Customs collection sank 8.5 percent year-on-year in April, the first drop this year, following the leadership changes at the bureau and the double-digit decline in prices of imported petroleum products.
The Bureau of Customs said in a statement it collected P28.141 billion in import duties in April, down from P30.764 billion collected in the same month last year.
Customs Commissioner Alberto Lina, who assumed the post on April 24, could not be reached for comment. He replaced John Sevilla, who resigned in April.
The April collection also fell P9.2 billion or 24.7 percent short of the P37.35-billion target for the month, data from the agency showed.
The drop was traced to the 68-percent slump in collection from oil imports to P5.441 billion in April from P9.141 billion a year ago, as the weighted average of crude oil and petroleum prices fell 45 percent during the period.

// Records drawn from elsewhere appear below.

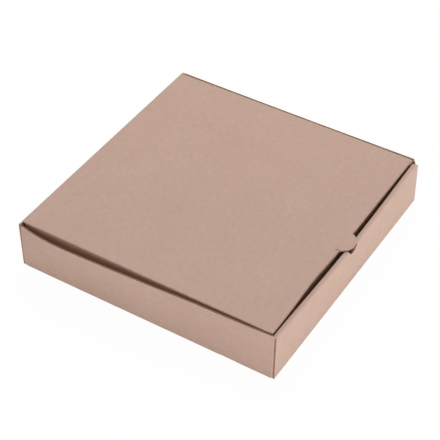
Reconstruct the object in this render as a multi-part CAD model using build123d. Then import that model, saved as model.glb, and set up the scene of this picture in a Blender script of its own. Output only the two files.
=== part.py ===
from build123d import *
import os
from math import cos, radians, sin

# A nine inch kraft pizza box: one die-cut sheet of thin corrugated board,
# folded into a tray and a hinged lid, and held by its own tabs and friction.
# Millimetres, +Z up. The origin is on the table under the middle of the tray,
# the hinge of the lid is at +Y and its thumb tab at -Y.

# Board
board = 1.4  # thickness
crease = 0.5  # inside radius of a crease
ply_gap = 0.12  # air between boards that lie flat on each other
lap = 1.0  # how far a folded profile runs into the flat panel it grows from

# Tray, outside
width = 232.0
depth = 230.0
lid_height = 43.4  # table to the top face of the shut lid
side_drop = 0.2  # cut top edge of the side walls below that face
left_flare = 5.5  # how far the loose left wall bellies out at its top edge
left_front_lean = 1.6  # how far its front corner leans in at the top
left_rear_lean = -1.2  # its rear corner leans out
right_flare = -0.5  # the right wall leans in a little instead
right_front_lean = 0.3
right_rear_lean = 0.3
flare_place = 66.0  # where along Y a side wall bellies most
flare_third = 0.13  # share of the flare, a third of the way to that place from the front
flare_two_thirds = 0.62  # and two thirds of the way
front_bow = 2.2  # how far the middle of the front wall leans out at the top
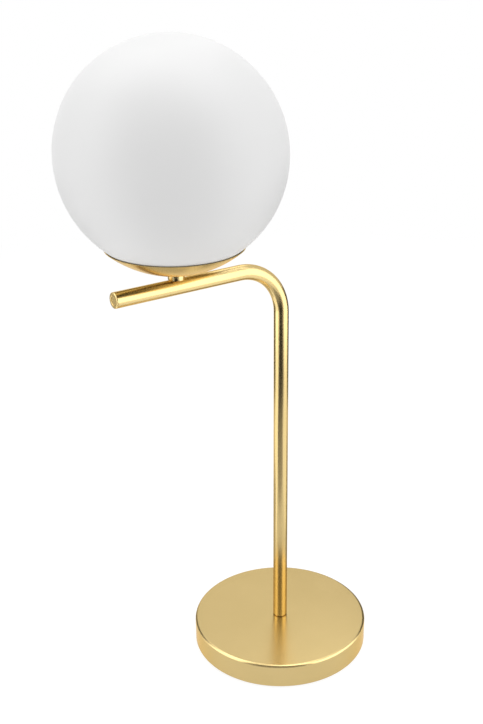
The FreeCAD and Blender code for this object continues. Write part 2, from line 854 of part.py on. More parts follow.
def make_dish():
    """Spun round cap, flat where the neck clamps it."""
    outer_flat = dim.dish_flat_radius
    outer_drop = sphere_drop(dish_radius, outer_flat)
    inner_drop = outer_drop - dim.dish_wall
    inner_flat = sphere_drop(dish_inner_radius, inner_drop)
    body = turned(
        "dish",
        [
            (nut_hole_radius, -inner_drop),
            (nut_hole_radius, -outer_drop),
            (outer_flat, -outer_drop),
            (sphere_drop(dish_radius, dish_drop), -dish_drop, 0, 0),
            (dim.dish_mouth_radius, -dish_drop),
            (inner_flat, -inner_drop, 0, 0, "right"),
        ],
        x=-dim.neck_reach,
        z=dish_centre,
    )
    round_circles(body, "dish_rim", dim.dish_rim_radius, level=-dish_drop)


def make_gallery():
    """Cup with a flat foot, a cone that clears the dish and the threaded rim for the globe."""
    wall = dim.gallery_wall
    floor = dim.gallery_floor
    foot = dim.gallery_floor_radius
    outer = gallery_radius
    inner = outer - wall
    cone_bottom = collar_bottom - dish_floor - wall
    top = collar_bottom + dim.gallery_thread_height - dish_floor
    turned(
        "gallery",
        [
            (nut_hole_radius, 0),
            (foot, 0),
            (inner, cone_bottom),
            (outer, cone_bottom),
            (outer, top),
            (inner, top),
            (inner, cone_bottom + floor),
            (foot, floor),
            (nut_hole_radius, floor),
        ],
        x=-dim.neck_reach,
        z=dish_floor,
    )


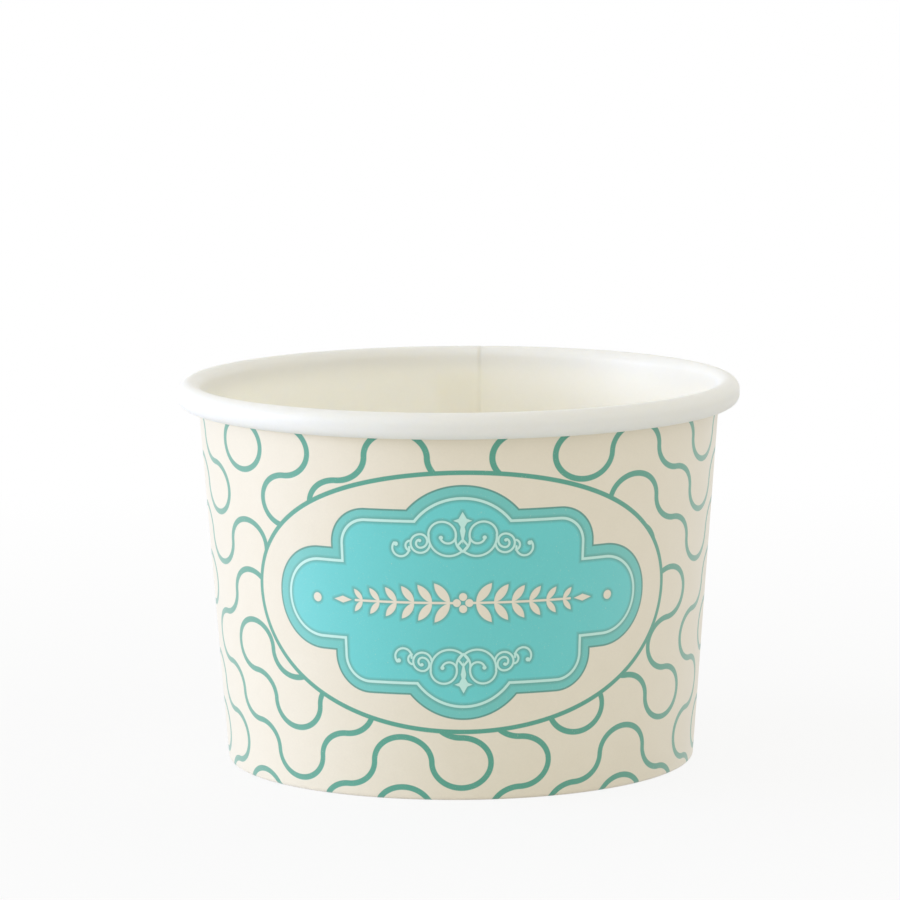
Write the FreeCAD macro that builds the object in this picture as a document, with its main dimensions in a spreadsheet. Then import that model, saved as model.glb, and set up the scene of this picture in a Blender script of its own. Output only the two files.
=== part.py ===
"""A single-wall paper dessert cup, in millimetres.

The cup is two sheets of coated board. The sidewall is a fan-shaped blank rolled into a cone: its two ends lap at
the back, its top edge is rolled outwards into the rim, and its foot is folded inwards into a hem. The bottom disc
has a skirt turned down all round, and the skirt stands in the pocket between the wall and the hem.

The frame: +Z is up along the cup's axis, the origin is on the table at the middle of the foot, the printed front
faces -Y and the lapped seam is at +Y.
"""

import FreeCAD
import Part
import math
import os
import Sketcher

SIZES = {
    "rim_diameter": 90.0,  # over the rolled rim
    "base_diameter": 75.0,  # over the foot, at the table
    "cup_height": 61.2,  # from the table to the top of the rim
    "board": 0.40,  # the sidewall's sheet
    "roll_width": 3.56,  # the rim's roll, from the mouth to its outer face
    "roll_height": 4.05,  # the rim's roll, from its top to its underside
    "curl_gap": 0.10,  # between the turns of the roll
    "curl_end": 65.0,  # where the sheet ends inside the roll, in degrees above the horizontal
    "hem_height": 5.9,  # from the table to the hem's free edge
    "hem_corner": 0.40,  # the rounding of the foot, outside
    "seal_film": 0.02,  # the coating that welds the skirt to the wall and to the hem
    "disc_board": 0.35,  # the bottom disc's sheet
    "disc_bend": 0.40,  # the inside of the bend between the disc and its skirt
    "hem_to_floor": 0.80,  # from the hem's free edge up to the disc
    "lap_width": 7.0,  # the double part of the side seam
    "lap_ramp": 2.4,  # where the outer sheet climbs over the inner one's edge
}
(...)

The agency said while the volume of oil imports continued to rise, this was offset by the sharp drop in oil prices.
Collections from non-oil imports grew 5 percent to P22.7 billion from P21.623 billion in April 2014, on the back of a 12-percent volume increase and and 2.6-percent value gain of imports.
The April collection pulled down the growth in customs collection in the first four months to 2.6 percent from 7 percent in the first three months.
The agency said collection in the January-April period amounted to P120.384 billion, up from P117.266 billion recorded in the same period last year.
Data showed the bureau missed its target for the first four months by P20 billion or 14.4 percent.
In 2014, the bureau saw its collection jump 21 percent to P369.3 billion from P304.9 billion in 2013.
Customs collection accounts for about a fifth of government revenues. Latest data showed the national government incurred a budget deficit of P33.5 billion in the first quarter, lower than P84.1 billion gap registered a year ago.
The first-quarter deficit was 66 percent or P64.6 billion lower than the P98.1-billion deficit target for the period.
Revenue collection rose 18 percent in the January-March period to P470.5 billion from a year ago, but were still 3 percent lower than the P484.1-billion goal.
The Bureau of Internal Revenue raised P307.1 billion in the first quarter, up by 16 percent from a year ago.